Repeat the listing in full. Nothing may be added or left out.
--- Dataset extract ---
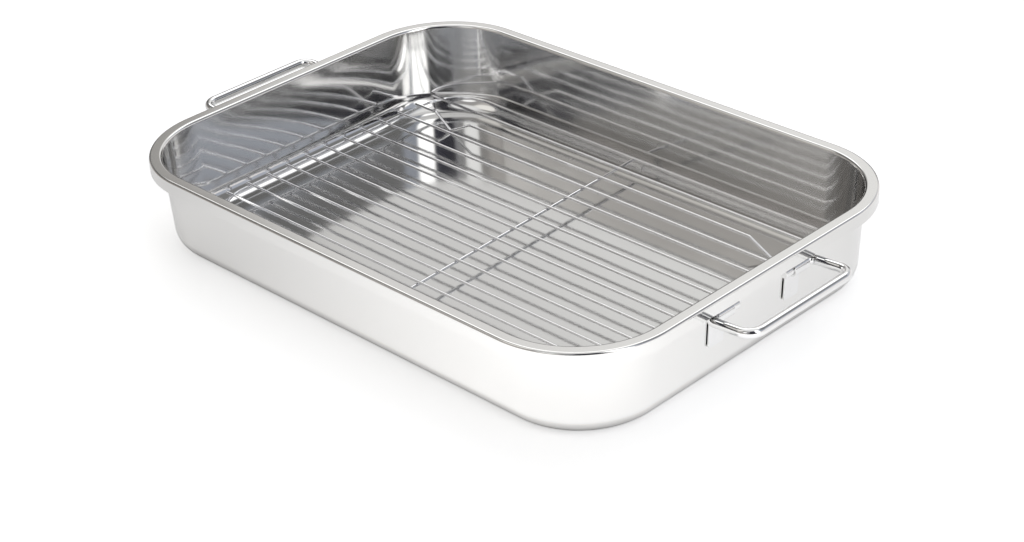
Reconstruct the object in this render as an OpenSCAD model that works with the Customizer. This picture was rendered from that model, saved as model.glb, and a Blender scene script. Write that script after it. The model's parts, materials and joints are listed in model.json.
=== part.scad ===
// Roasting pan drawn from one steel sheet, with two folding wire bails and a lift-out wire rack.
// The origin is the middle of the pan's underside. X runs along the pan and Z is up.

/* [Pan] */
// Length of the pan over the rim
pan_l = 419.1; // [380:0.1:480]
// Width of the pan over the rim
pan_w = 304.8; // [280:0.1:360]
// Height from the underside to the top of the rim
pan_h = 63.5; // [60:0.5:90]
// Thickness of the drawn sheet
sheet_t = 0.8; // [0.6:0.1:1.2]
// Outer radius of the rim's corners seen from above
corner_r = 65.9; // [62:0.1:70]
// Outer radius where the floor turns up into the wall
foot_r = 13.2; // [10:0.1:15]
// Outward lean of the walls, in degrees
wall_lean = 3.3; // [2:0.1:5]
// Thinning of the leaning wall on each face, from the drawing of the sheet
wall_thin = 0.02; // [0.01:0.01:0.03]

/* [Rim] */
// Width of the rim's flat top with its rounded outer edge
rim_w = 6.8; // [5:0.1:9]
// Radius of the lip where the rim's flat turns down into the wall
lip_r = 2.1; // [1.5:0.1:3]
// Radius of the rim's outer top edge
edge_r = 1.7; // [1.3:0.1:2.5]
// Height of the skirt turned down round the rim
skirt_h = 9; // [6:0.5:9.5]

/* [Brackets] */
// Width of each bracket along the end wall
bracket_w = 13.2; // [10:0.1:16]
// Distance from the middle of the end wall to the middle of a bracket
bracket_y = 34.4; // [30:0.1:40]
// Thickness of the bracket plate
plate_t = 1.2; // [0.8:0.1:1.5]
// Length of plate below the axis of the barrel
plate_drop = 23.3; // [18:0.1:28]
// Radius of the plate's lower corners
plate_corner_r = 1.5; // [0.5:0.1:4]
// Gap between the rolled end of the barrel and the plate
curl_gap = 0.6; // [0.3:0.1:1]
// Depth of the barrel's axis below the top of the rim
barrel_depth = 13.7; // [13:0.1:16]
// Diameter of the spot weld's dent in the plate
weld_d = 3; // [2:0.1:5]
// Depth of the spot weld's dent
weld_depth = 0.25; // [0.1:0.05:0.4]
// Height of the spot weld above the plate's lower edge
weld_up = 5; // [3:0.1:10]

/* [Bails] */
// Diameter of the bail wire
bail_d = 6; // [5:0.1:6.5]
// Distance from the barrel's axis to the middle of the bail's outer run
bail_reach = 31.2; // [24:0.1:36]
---
# [Answer to the task]
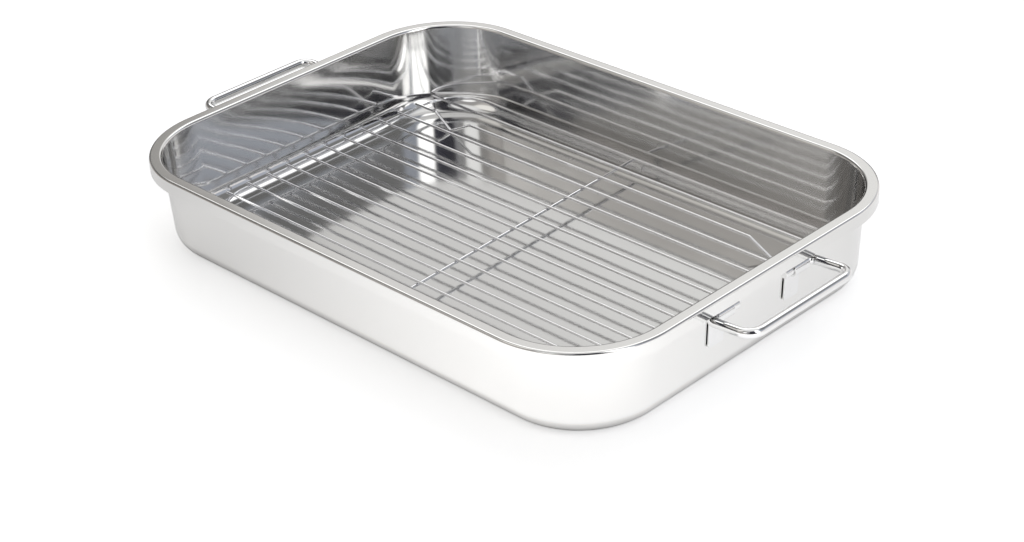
Reconstruct the object in this render as an OpenSCAD model that works with the Customizer. This picture was rendered from that model, saved as model.glb, and a Blender scene script. Write that script after it. The model's parts, materials and joints are listed in model.json.
=== part.scad ===
// Roasting pan drawn from one steel sheet, with two folding wire bails and a lift-out wire rack.
// The origin is the middle of the pan's underside. X runs along the pan and Z is up.

/* [Pan] */
// Length of the pan over the rim
pan_l = 419.1; // [380:0.1:480]
// Width of the pan over the rim
pan_w = 304.8; // [280:0.1:360]
// Height from the underside to the top of the rim
pan_h = 63.5; // [60:0.5:90]
// Thickness of the drawn sheet
sheet_t = 0.8; // [0.6:0.1:1.2]
// Outer radius of the rim's corners seen from above
corner_r = 65.9; // [62:0.1:70]
// Outer radius where the floor turns up into the wall
foot_r = 13.2; // [10:0.1:15]
// Outward lean of the walls, in degrees
wall_lean = 3.3; // [2:0.1:5]
// Thinning of the leaning wall on each face, from the drawing of the sheet
wall_thin = 0.02; // [0.01:0.01:0.03]

/* [Rim] */
// Width of the rim's flat top with its rounded outer edge
rim_w = 6.8; // [5:0.1:9]
// Radius of the lip where the rim's flat turns down into the wall
lip_r = 2.1; // [1.5:0.1:3]
// Radius of the rim's outer top edge
edge_r = 1.7; // [1.3:0.1:2.5]
// Height of the skirt turned down round the rim
skirt_h = 9; // [6:0.5:9.5]

/* [Brackets] */
// Width of each bracket along the end wall
bracket_w = 13.2; // [10:0.1:16]
// Distance from the middle of the end wall to the middle of a bracket
bracket_y = 34.4; // [30:0.1:40]
// Thickness of the bracket plate
plate_t = 1.2; // [0.8:0.1:1.5]
// Length of plate below the axis of the barrel
plate_drop = 23.3; // [18:0.1:28]
// Radius of the plate's lower corners
plate_corner_r = 1.5; // [0.5:0.1:4]
// Gap between the rolled end of the barrel and the plate
curl_gap = 0.6; // [0.3:0.1:1]
// Depth of the barrel's axis below the top of the rim
barrel_depth = 13.7; // [13:0.1:16]
// Diameter of the spot weld's dent in the plate
weld_d = 3; // [2:0.1:5]
// Depth of the spot weld's dent
weld_depth = 0.25; // [0.1:0.05:0.4]
// Height of the spot weld above the plate's lower edge
weld_up = 5; // [3:0.1:10]

/* [Bails] */
// Diameter of the bail wire
bail_d = 6; // [5:0.1:6.5]
// Distance from the barrel's axis to the middle of the bail's outer run
bail_reach = 31.2; // [24:0.1:36]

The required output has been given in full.